Art

Santa Fe’s Celebrated Biennial SITElines Returns in Full Force

Installation of Sitelines. Photo by Eric Swanson.
Installation of Sitelines. Photo by Eric Swanson.

Following its $12-million renovation and expansion, SITE Santa Fe inaugurates its SHoP Architects-designed building with the third installment of SITElines, a biennial dedicated to shedding light on contemporary art from the Americas. “Rejecting the notion of homogeneity in the Americas, we recuperate multiple histories and cosmologies, looking to artists to help us reveal and understand points of view that have often been sidelined in the contemporary art world,” writes SITE director Irene Hofmann in the catalog foreword.

Victoria Mamnguqsualuk's Snake Man, 1982.

Hofmann, who took the helm of SITE in year 2010, spearheaded the biennial’s transition from a U.S. focused event to one dealing with the complexities of the entire Americas. True to the biennial’s mission to incubate multiplicity in discourse, the curatorial task is undertaken by three names known for their distinct voices, MoMA PS1’s Ruba Katrib, José Luis Blondet from LACMA and Albuquerque-based independent curator Candice Hopkins, who are joined by Museum of Contemporary Art Chicago curator Naomi Beckwith as an advisor. With biennials transforming into sporadically-installed urban extravaganzas that require extensive logistical planning in order to view, SITElines offers a succinct experience through its neat hang and inclusive checklist presented under a single roof.

Sitelines Santa Fe
Sable Elyse Smith, Men Who Swallow Themselves in Mirrors, 2017. Single-channel video (color, sound). Courtesy of the artist and JTT, New York.

The exhibition title, "Casa Tomada," refers to Julio Cortázar’s namesake 1946 short story about two middle-aged bourgeois siblings slowly being pushed out of their inherited house by mysterious forces until they remain with no belongings. The Argentine author’s metaphor-filled tale on the tension between disenfranchisement and authority during political turmoil in his homeland sets the general tone for artworks created in a variety of media. The narrative fluidity of the story is reflected onto the curatorial structure, crafted with many personal and collective accounts in the hands of intergenerational artists from eight countries. Among 23 participating artists, 10 created new commissions, marking the highest number of commissioned works presented in SITE’s history. Initiating the exhibition is Andrea Fraser’s wall-spanning installation comprised of pages from her new book, 2016 in Museums, Money, and Politics, in which the artist breaks down the correlation between private museum donors and their political leanings during the 2016 election. Revindication of Tangible Property, Naufus Ramírez-Figueroa’s colorful polystyrene and resin sculptures elegantly suspended from the ceiling, are based on archeological Mayan excavations, some of which include accents of French pottery tradition. Also included are Canadian Inuit artist Victoria Mamnguqsualuk’s superb drawings of Arctic myths, in which animals and humans interact in mesmerizing juxtapositions and L.A.-based Navajo artist Melissa Cody, who utilizes wool in search of new dialogues between colors, lines, and geometry in her woven drawings.

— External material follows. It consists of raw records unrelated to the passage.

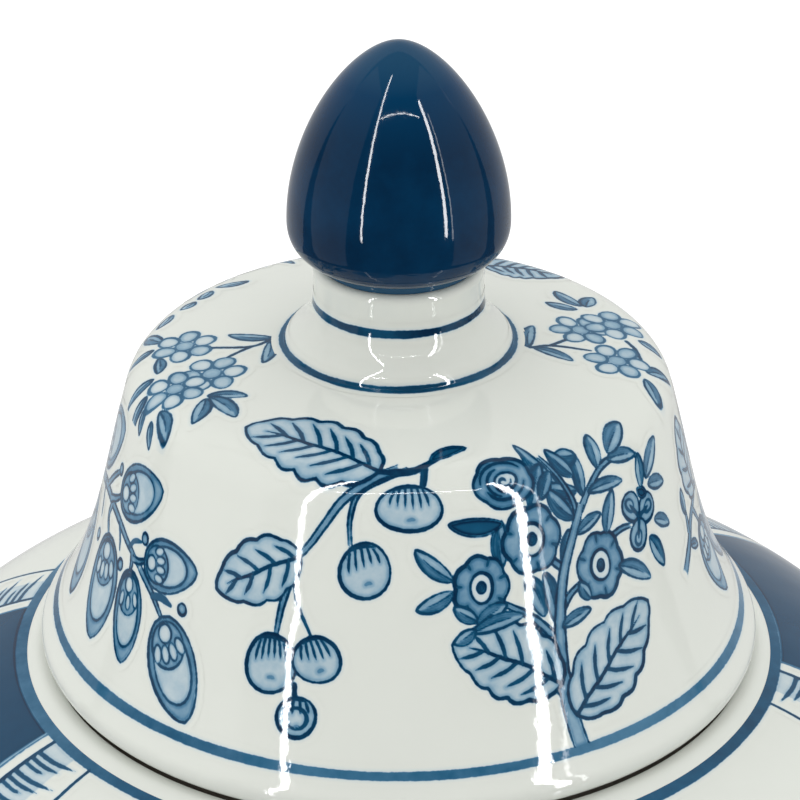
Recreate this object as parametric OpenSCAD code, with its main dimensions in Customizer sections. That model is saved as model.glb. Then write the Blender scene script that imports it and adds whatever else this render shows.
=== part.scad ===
// Covered ginger jar: a thrown body with a hidden collar, a bell-shaped lid that
// drops over the collar, and an acorn knob luted into the lid's stem.
// Millimetres, +Z up, origin on the axis at the underside of the foot.

/* [Jar body] */
// Height of the ledge that carries the lid
ledge_z = 319.7; // [310:0.1:325]
// Largest diameter of the body
body_d = 256; // [248:1:264]
// Radius of the shoulder's curve in section
shoulder_r = 72.4; // [70:0.1:75]
// Diameter across the foot
foot_d = 152; // [140:1:164]
// Thickness of the body's wall
wall = 6; // [5:0.5:7]
// Outer diameter of the ledge
ledge_d = 152.8; // [151:0.1:156]
// Outer diameter of the hidden collar
collar_d = 109; // [104:0.5:109]
// Height of the collar above the ledge
collar_h = 30; // [20:1:31]
// Thickness of the collar
collar_wall = 5.5; // [4:0.5:6]

/* [Lid] */
// Gap between the resting lid and the ledge
lid_gap = 0.3; // [0.3:0.1:0.6]
// Largest diameter of the lid, across its rolled lip
lip_d = 146.6; // [144:0.1:148]
// Radius of the rolled lip in section
lip_roll = 3.6; // [3.4:0.1:4]
// Height of the crown above the lip
crown_h = 68; // [66:0.5:70]
// Radius of the crown's shallow dome
crown_r = 282; // [260:1:300]
// Radius of the bend from crown to skirt, in section
bend_r = 9.85; // [9:0.05:10.5]
// Distance of the bend's centre from the axis
bend_at = 45; // [44:0.5:46]
// Thickness of the lid's wall
lid_wall = 5; // [4:0.5:5.5]
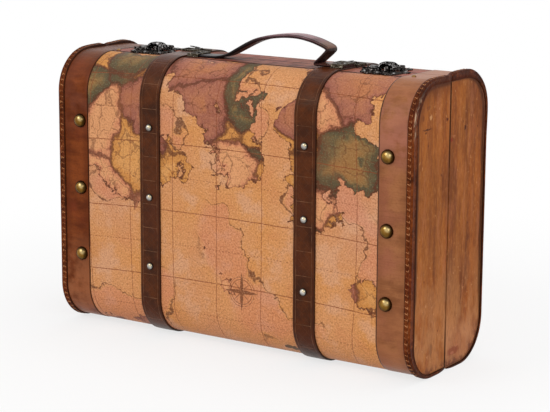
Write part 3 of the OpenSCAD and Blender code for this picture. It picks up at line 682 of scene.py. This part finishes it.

Melissa Cody's 4th Dimension, 2016. Wool, aniline dyes. Courtesy of Samuel La Fountain.

Doing justice to its title, the exhibition looks at homes, not only those safe and familial, but alternative roofs providing refuge. Sable Elyse Smith’s 2017 single-channel video Men Who Swallow Themselves in Mirrors is a collage of moving image, blending the artist’s communication with her incarcerated father with various recorded or found footage. A newly-commissioned neon text piece, Landscape IV, contributes to New York-based Smith’s examination of social and political constructs through language. An audience favorite during the exhibition preview was a glass house presentation of Canada-born and Lisbon-based Curtis Talwst Santiago’s ongoing Infinity Series, for which the artist hand-crafted mundane or historic stories inside salvaged ring boxes with elaborate exteriors. Among scenarios for the artist’s impossibly minuscule scale dioramas are Manet painting Olympia or a Black family lounging at a domestic setting.

SITElines 2018: Casa Tomada is open to public at 1606 Paseo de Peralta, Santa Fe, NM through January 6, 2019.